Fast-forward five years: Durant, now with the Warriors, just became the second-youngest player to reach 20,000 career points – behind James – when he hit that mark earlier this month. But significant injury issues in 2014-15 and 2016-17 knocked Durant (29 years, 103 days) more than a year behind James (28 years, 17 days) when it came to scoring 20,000 points.
The following chart shows how Durant has fallen off James’ pace.
Given James’ scoring over the last five years, it will be virtually impossible for Durant, 29, to become the youngest player to reach 30,000 points. He would fall short of James even if he averaged 32 PPG – his career-high mark – and never missed a game over the next three-plus seasons. For what it’s worth, the Bill James model projects that Durant will eventually enter the 30,000-point club, projecting him to finish his career with 31,120 points.

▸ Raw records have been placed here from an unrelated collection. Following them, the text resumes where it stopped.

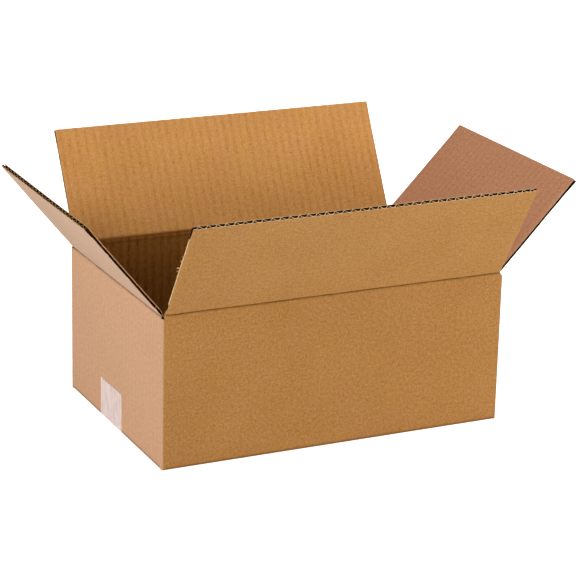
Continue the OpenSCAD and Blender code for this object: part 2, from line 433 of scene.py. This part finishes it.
# the folded ring starts at the back panel's cut edge and ends at the tab's free edge
tab_plane = half_width - board
plan = [Vector(p) for p in (
    (cut_edge_x, half_width), (-half_length, half_width), (-half_length, -half_width),
    (half_length, -half_width), (half_length, tab_plane), (half_length - tab_width, tab_plane))]
lengths = [(b - a).length for a, b in zip(plan, plan[1:])]
corners = [sum(lengths[:i]) for i in range(len(lengths) + 1)]
end_middles = [corners[i] + half_width for i in (1, 3)]
middles = [cut_edge_x, end_middles[0], corners[2] + half_length, end_middles[1], corners[5]]
panel_flaps = [side_flap, end_flap, side_flap, end_flap, None]
TAB = 4
grain_rise = 0.3  # sets each panel's paper pattern apart from the next one's
slot_cut = 0.00004  # the slots' side edges are two columns of points this far apart


def panel_at(along):
    """The number of the panel at that distance round the sheet."""
    return max(i for i in range(TAB + 1) if along >= corners[i] - 1e-9)


def wall_ends(along):
    """The heights of the sheet's lower and upper edge: short of the creases, down to the floor and
    up to the slots at the corners, and tapered on the glued tab."""
    panel = panel_at(along)
    off = along - middles[panel]
    if panel == TAB:
        taper = tab_taper * max(0.0, (along - corners[TAB] - board) / (tab_width - board))
        return tab_ends[0] + taper, tab_ends[1] - taper
    flap = panel_flaps[panel]
    if abs(off) <= flap["width"] / 2:
        return floor_height + wall_foot, flap["hinge"].z - flap["crease"]
    brow = flap["hinge"].z - slot_brow - slot_height if flap["side"] else 0.0
    span = lengths[panel] / 2 - flap["width"] / 2
    top = slot_height + brow * (1 - ease((abs(off) - flap["width"] / 2) / span))
    return floor_height + post_lift, top


def is_post(along):
    """Whether that distance round the sheet is in a corner post, between the flaps."""
    panel = panel_at(along)
    if panel == TAB:
        return False
    return abs(along - middles[panel]) > panel_flaps[panel]["width"] / 2 + slot_cut / 2


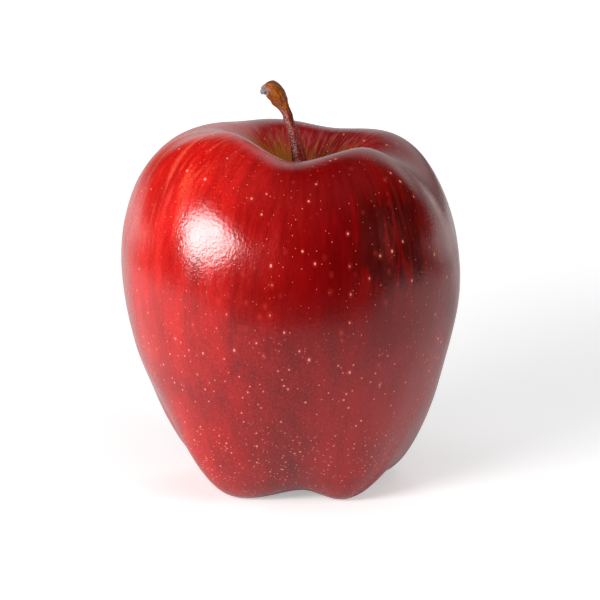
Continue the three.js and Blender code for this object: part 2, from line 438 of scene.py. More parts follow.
def make_fruit():
    """The whole fruit, grown from the cup to the cavity floor, then lobed, bowed, leant and dented."""
    half_way = CREST_HEIGHT / 2
    outline = outline_points(FRUIT_RINGS)
    spaced = [point for point in outline if point.x > CUP_MARGIN * CUP_RADIUS or point.y > half_way]
    spaced = [point for point in spaced if point.x > FRUIT_POLE]
    cup = [Vector((radius * CUP_RADIUS, BASIN_FLOOR + deep * CUP_DEPTH)) for radius, deep in CUP_OUTLINE]
    line = cup + spaced
    rings = [(Vector((0, 0, point.y)), point.x, 0) for point in line]
    fruit = grow("fruit_skin", FRUIT_SIDES, rings)

    share_at = {}
    for index, point in enumerate(spaced):
        share_at[round(point.y / MM, 2), round(point.x / MM, 2)] = index / (len(spaced) - 1)

    def along(point):
        radius = math.hypot(point.x, point.y)
        if radius < CUP_RADIUS * CUP_RIM:
            return 0.0 if point.z < half_way else 1.0
        return share_at.get((round(point.z / MM, 2), round(radius / MM, 2)), 0.0)

    def around(point):
        if math.hypot(point.x, point.y) < POLE:
            return None
        return azimuth_of(point.x, point.y) / 360

    wrap_map(fruit, around, along)

    spread, drift, climb = [], [], []
    for vertex in fruit.data.vertices:
        x, y, z = vertex.co
        radius = math.hypot(x, y)
        azimuth = azimuth_of(x, y)
        share = z / CREST_HEIGHT
        rise = ridge_at(azimuth, 0, 1)
        reach = ridge_at(azimuth, 2, 3)
        near_crest = ease((share - SHOULDER_FROM) / (1 - SHOULDER_FROM)) * ease(radius / CREST_RADIUS)
        near_toe = ease((FOOT_TO - share) / FOOT_TO) * ease(radius / TOE_RADIUS)
        near_cheek = ease(share * CHEEK_FADE) * ease((1 - share) * CHEEK_FADE) * ease(radius / CHEEK_RADIUS)
        below = TOE_SPREAD * near_toe + CHEEK_SPREAD * near_cheek
        spread.append(CREST_SPREAD * near_crest * rise + below * reach)
        drift.append(drift_at(radius, z))
        climb.append((near_crest * rise - near_toe * reach, ease(share)))
    swell(fruit, spread)
    shift(fruit, "X", drift)
    lift = [
        up - (LEAN * vertex.co.x + LEAN_BACK * vertex.co.y) * high
        for vertex, (up, high) in zip(fruit.data.vertices, climb)
    ]
    shift(fruit, "Z", lift)
    smooth_finish(fruit, 2)
    roughen(fruit, UNEVEN, UNEVEN_WAVE)

    # The toes are pressed flat where they stand.
    select_points(fruit, lambda point: point.z < 0)
    bpy.ops.transform.resize(value=(1, 1, 0), center_override=(0, 0, 0))
    leave_edit()
    return fruit


def make_stem(root):
    """The bent stem, with a knob, a small hump under it and a broken stub."""
    rings = []
    for index in range(STEM_RINGS):
        share = index / (STEM_RINGS - 1)
        after = bend_point(STEM_LINE, min(share + STEM_LOOK_AHEAD, 1))
        ahead = after - bend_point(STEM_LINE, max(share - STEM_LOOK_AHEAD, 0))
        lean = max(math.atan2(ahead.x, ahead.z), -math.radians(STEM_END_LEAN))
        rings.append((root + bend_point(STEM_LINE, share), ease_along(STEM_THICKNESS, share), lean))
    end, rim, lean = rings[-1]
    rings.append((end, STUB_INSET * rim, lean))
    stem = grow("stem_bark", STEM_SIDES, rings)

    centres = [ring[0] for ring in rings[:-1]]

    def along(point):
        nearest = min(range(STEM_RINGS), key=lambda k: (centres[k] - point).length)
        return nearest / (STEM_RINGS - 1)

    def around(point):
        nearest = min(centres, key=lambda centre: (centre - point).length)
        side = point - nearest
        if side.length < POLE:
            return None
        across = math.hypot(side.x, side.z) * (1 if side.x > 0 else -1)
        return math.atan2(side.y, across) / math.tau % 1

    wrap_map(stem, around, along)

    # The broken face is turned partly to the front.
    select_points(stem, lambda point: (point - end).length < STUB_REACH)
    bpy.ops.transform.rotate(
        value=-math.radians(STEM_END_TURN), orient_axis="Z", orient_type="GLOBAL", center_override=end
    )
    leave_edit()

    hump = root + HUMP_AT
    select_points(stem, lambda point: (point - hump).length < HUMP_REACH)
    bpy.ops.transform.translate(
        value=HUMP_PULL,
        use_proportional_edit=True,
        proportional_edit_falloff="SMOOTH",
        proportional_size=HUMP_BLEND,
    )
    leave_edit()
    smooth_finish(stem, 2)
    roughen(stem, STEM_UNEVEN, STEM_UNEVEN_WAVE)
    return stem


def copy_of(piece, name):
    """A copy of a piece with its own mesh."""
    start_alone()
    piece.select_set(True)
    bpy.context.view_layer.objects.active = piece
    bpy.ops.object.duplicate(linked=False)
    twin = bpy.context.object
    twin.name = name
    return twin


def stand(piece, azimuth, at, size):
    """Turns a piece made at the origin to an azimuth, sizes it, and moves it to its place."""
    select_points(piece, lambda point: True)
    bpy.ops.transform.resize(value=(size, size, size), center_override=(0, 0, 0))
    bpy.ops.transform.rotate(
        value=-math.radians(azimuth), orient_axis="Z", orient_type="GLOBAL", center_override=(0, 0, 0)
    )
    bpy.ops.transform.translate(value=at)
    leave_edit()


def make_sepal():
    """A dried scale: a thin tapered sheet that leans in over the cup and curls out at its tip."""
    start_alone()
    bpy.ops.mesh.primitive_grid_add(x_subdivisions=SEPAL_COLUMNS, y_subdivisions=SEPAL_ROWS, size=1)
    sepal = bpy.context.object
    sepal.name = "sepal_scale_1"
    route = [(out * SEPAL_LENGTH, up * SEPAL_LENGTH) for out, up in SEPAL_ROUTE]
    for row in range(SEPAL_ROWS + 1):
        share = row / SEPAL_ROWS
        level = share - 0.5
        # A row that is placed has left the plane, so it isn't picked up again.
        select_points(sepal, lambda point: abs(point.y - level) < 0.02 and point.z == 0)
        width = SEPAL_WIDTH * (1 - share**1.6) * (0.8 + 0.5 * share) + SEPAL_TIP
        bpy.ops.transform.resize(value=(width, 1, 1), center_override=(0, level, 0))
        out, down = bend_point(route, share)
        bpy.ops.transform.translate(value=(0, -level - out, down - 1e-6))
        leave_edit()
    wrap_map(sepal, lambda point: point.x / SEPAL_WIDTH * 0.4 + 0.5, lambda point: -point.z / SEPAL_LENGTH)
    apply_modifier(sepal, "SOLIDIFY", thickness=SEPAL_THICKNESS, offset=0)
    smooth_finish(sepal, 2)
    select_points(sepal, lambda point: True)
    bpy.ops.mesh.normals_make_consistent(inside=False)
    leave_edit()
    return sepal


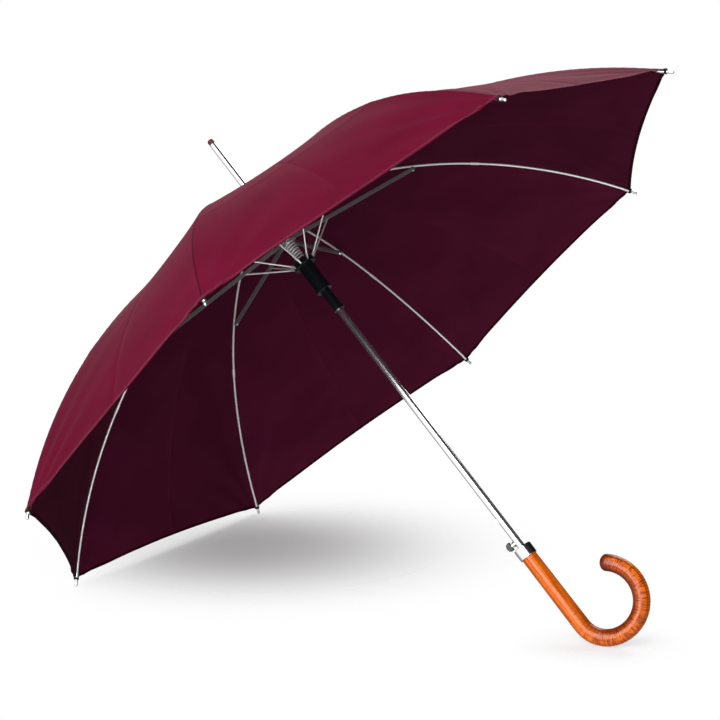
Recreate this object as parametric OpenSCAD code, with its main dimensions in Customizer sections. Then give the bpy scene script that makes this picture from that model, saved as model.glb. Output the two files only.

Here’s the truly scary thing: if Durant can’t mount a real challenge to James, no other active player has a chance. Most of Durant’s major scoring contemporaries – guys like Stephen Curry, James Harden, Russell Westbrook, and DeMarcus Cousins -- all ramped up too slowly early in their careers. Ditto for the 23-year-old Giannis Antetokounmpo, perhaps the top candidate to eventually overtake James as the East’s best player. Health concerns have held back Anthony Davis and Kyrie Irving, and figure to limit Kristaps Porzingis, too. Devin Booker, who made his NBA debut at 18 and has averaged 25 PPG in his third season, is a name to watch … but he’ll need to keep up his current career-high scoring for at least five more years to really compete with Durant, let along James.
When one considers the NBA’s age-limit rule and modern ideas about limiting minutes and strategically resting stars, it gets harder and harder to fathom that someone will be able to reach 20,000 or 30,000 points more quickly than James. For a guy who likes to claim he’s “not a scorer,” James has set a truly incredible standard.